> _Given information_
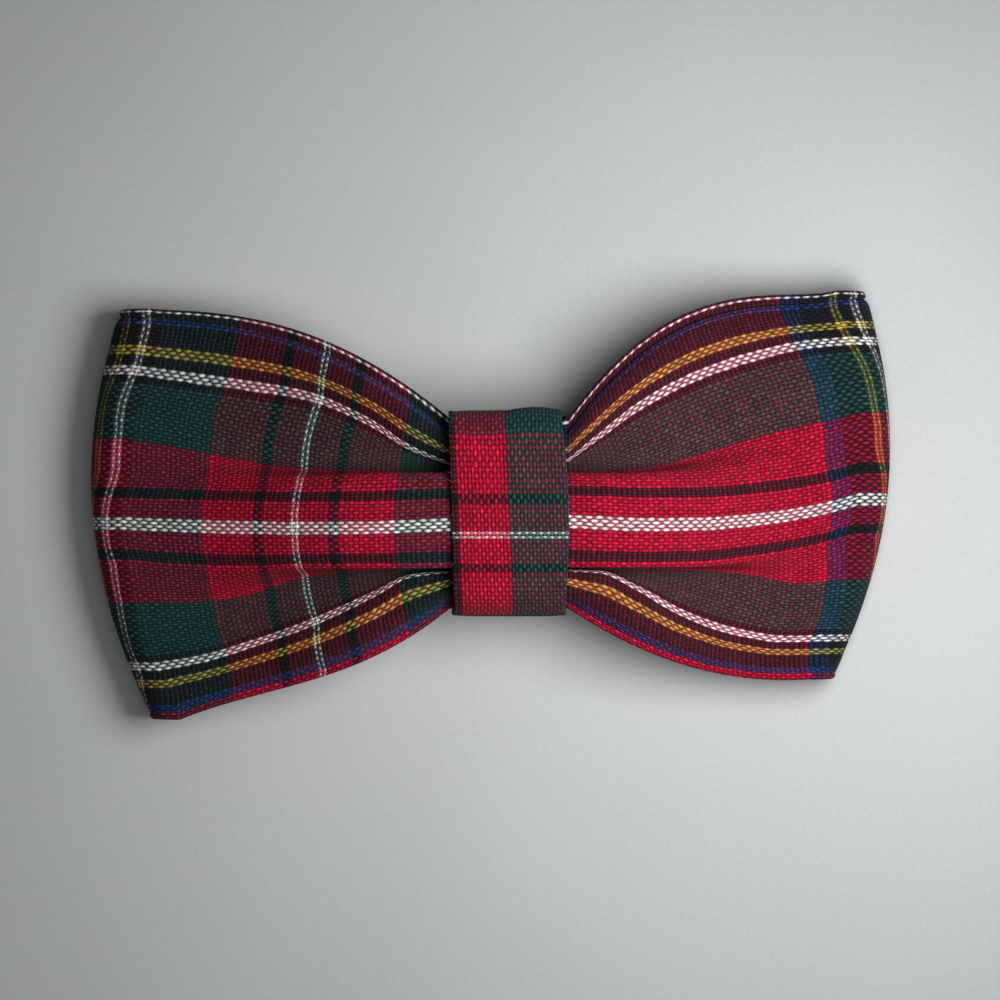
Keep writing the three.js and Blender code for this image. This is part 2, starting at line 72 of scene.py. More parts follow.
# The weft's pitch in the pressed middle of the tube, and how much closer it is drawn towards its sides.
WEFT_MIDDLE_PITCH = 0.770
WEFT_SIDE_DRAW = 0.036
CLOTH = 0.35
# Half the thickness of a flat stretch of the tube, its lining included.
TUBE_HALF = 0.55
# The share of a panel that lies under the centre band.
MOUTH = 0.16

# Thread counts of the tartan from one pivot to the next. The warp's last red is half of a square that mostly
# lies on the inside of the tube.
WARP_SETT = [
    ("white", 1.5), ("red", 6), ("black", 3), ("red", 14), ("green", 17), ("black", 2),
    ("white", 3), ("black", 3), ("yellow", 3), ("black", 6), ("blue", 3), ("red", 49),
]
WEFT_SETT = [
    ("white", 1), ("red", 6), ("black", 2), ("red", 11), ("green", 16), ("black", 2),
    ("white", 2), ("black", 2), ("yellow", 2), ("black", 6), ("blue", 4), ("red", 27),
]
# The weft's count at the middle of the band.
WEFT_PIVOT = 42
DYES = {
    "white": (0.95, 0.93, 0.92),
    "red": (0.67, 0.014, 0.080),
    "black": (0.009, 0.010, 0.013),
    "green": (0.017, 0.068, 0.060),
    "yellow": (0.60, 0.48, 0.10),
    "blue": (0.018, 0.048, 0.200),
}
# How much of the yarn behind shows through each dye.
SHEER = {"white": 0.30, "red": 0.62, "black": 0.0, "green": 0.2, "yellow": 0.48, "blue": 0.2}

# Threads across the tube, from the white pivot at its middle, where the folds of the pinched cloth run.
FRONT_TOP = 61.0
FRONT_BOTTOM = -62.6
FOLD_THREADS = [-45, -24.5, -13, -10.5, 10.5, 17, 24.5, 45]
# How far out along a wing each column of heights stands, as a share from the band to the end fold.
STATIONS = [0, 0.12, 0.25, 0.45, 0.65, 0.85, 1]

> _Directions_
Recopy the whole listing exactly.

> _Solution to this problem_
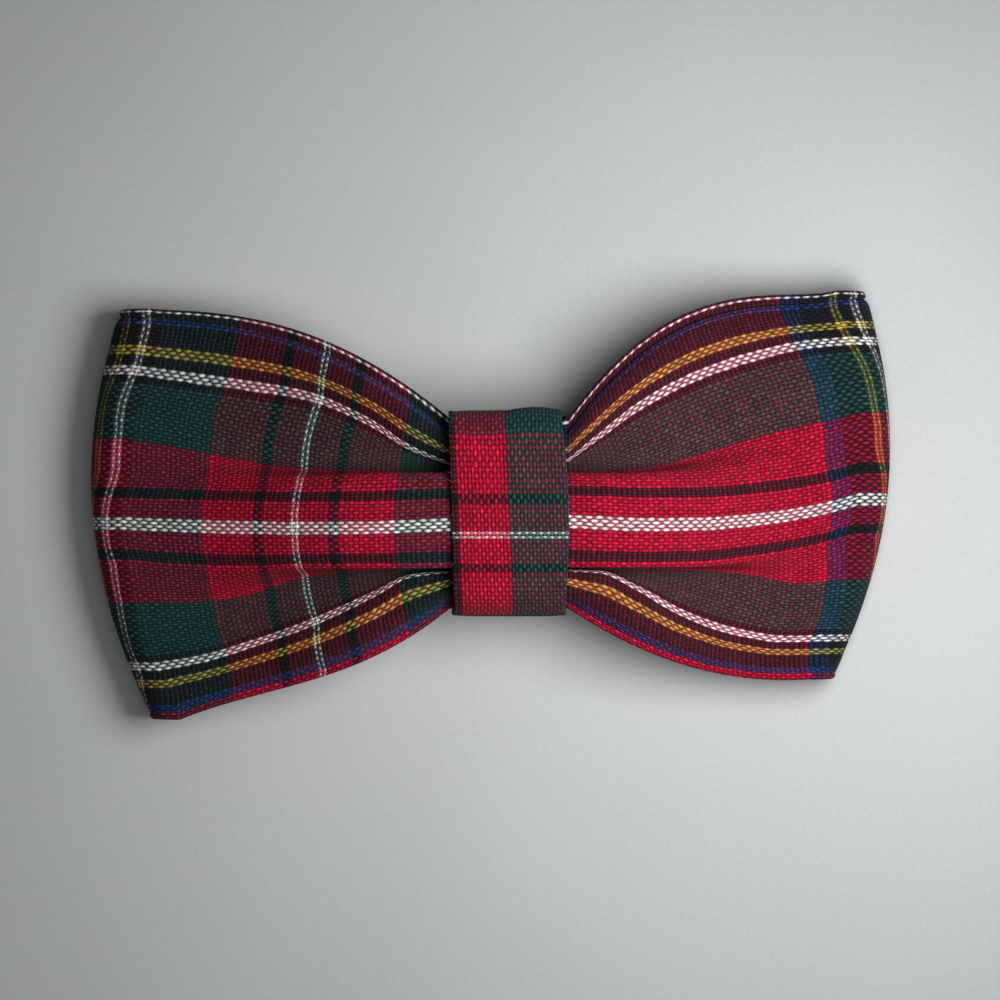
Keep writing the three.js and Blender code for this image. This is part 2, starting at line 72 of scene.py. More parts follow.
# The weft's pitch in the pressed middle of the tube, and how much closer it is drawn towards its sides.
WEFT_MIDDLE_PITCH = 0.770
WEFT_SIDE_DRAW = 0.036
CLOTH = 0.35
# Half the thickness of a flat stretch of the tube, its lining included.
TUBE_HALF = 0.55
# The share of a panel that lies under the centre band.
MOUTH = 0.16

# Thread counts of the tartan from one pivot to the next. The warp's last red is half of a square that mostly
# lies on the inside of the tube.
WARP_SETT = [
    ("white", 1.5), ("red", 6), ("black", 3), ("red", 14), ("green", 17), ("black", 2),
    ("white", 3), ("black", 3), ("yellow", 3), ("black", 6), ("blue", 3), ("red", 49),
]
WEFT_SETT = [
    ("white", 1), ("red", 6), ("black", 2), ("red", 11), ("green", 16), ("black", 2),
    ("white", 2), ("black", 2), ("yellow", 2), ("black", 6), ("blue", 4), ("red", 27),
]
# The weft's count at the middle of the band.
WEFT_PIVOT = 42
DYES = {
    "white": (0.95, 0.93, 0.92),
    "red": (0.67, 0.014, 0.080),
    "black": (0.009, 0.010, 0.013),
    "green": (0.017, 0.068, 0.060),
    "yellow": (0.60, 0.48, 0.10),
    "blue": (0.018, 0.048, 0.200),
}
# How much of the yarn behind shows through each dye.
SHEER = {"white": 0.30, "red": 0.62, "black": 0.0, "green": 0.2, "yellow": 0.48, "blue": 0.2}

# Threads across the tube, from the white pivot at its middle, where the folds of the pinched cloth run.
FRONT_TOP = 61.0
FRONT_BOTTOM = -62.6
FOLD_THREADS = [-45, -24.5, -13, -10.5, 10.5, 17, 24.5, 45]
# How far out along a wing each column of heights stands, as a share from the band to the end fold.
STATIONS = [0, 0.12, 0.25, 0.45, 0.65, 0.85, 1]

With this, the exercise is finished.